Is this an issue with xsltproc or with the XSLT stylesheet?


Solution

  • SGML allows a DOCTYPE with only a PUBLIC identifier, but XML requires a system identifier - you can have either a system ID alone or a public ID and a system ID, but not just the public one. The docbook guide suggests

    <!DOCTYPE book PUBLIC "-//OASIS//DTD DocBook XML V4.5//EN"
                   "http://www.oasis-open.org/docbook/xml/4.5/docbookx.dtd">
    

    which would correspond to

    <xsl:output method="xml" version="1.0"
                doctype-public="-//OASIS//DTD DocBook XML V4.5//EN"
                doctype-system="http://www.oasis-open.org/docbook/xml/4.5/docbookx.dtd"
                encoding="utf-8"
                indent="no" />
    

    In fact, xsltproc does have a bug here, but not the one you think. From the spec for xsl:output:

    If the doctype-system attribute is specified, the xml output method should output a document type declaration immediately before the first element. The name following <!DOCTYPE should be the name of the first element.
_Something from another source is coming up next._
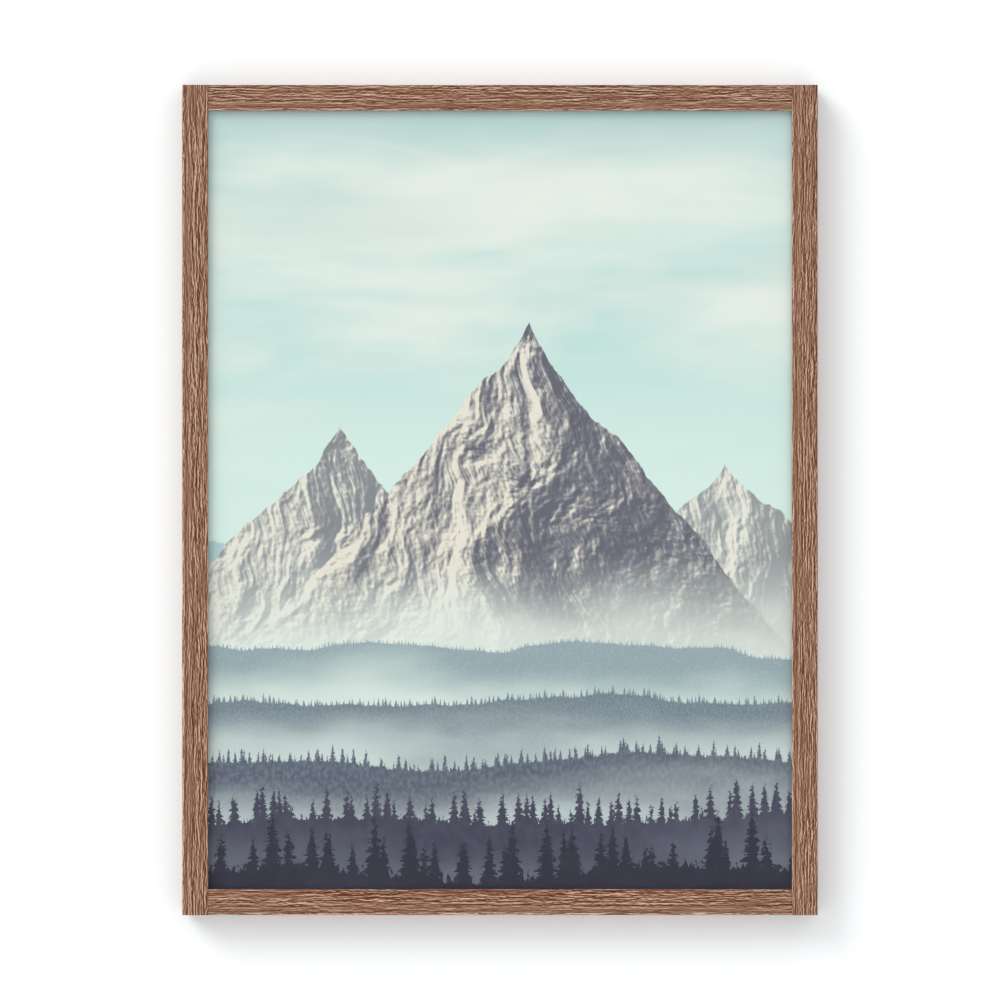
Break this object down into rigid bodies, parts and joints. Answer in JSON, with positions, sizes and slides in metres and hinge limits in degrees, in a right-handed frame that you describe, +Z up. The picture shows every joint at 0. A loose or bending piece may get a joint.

If doctype-public attribute is also specified, then the xml output method should output PUBLIC followed by the public identifier and then the system identifier; otherwise, it should output SYSTEM followed by the system identifier. The internal subset should be empty. The doctype-public attribute should be ignored unless the doctype-system attribute is specified.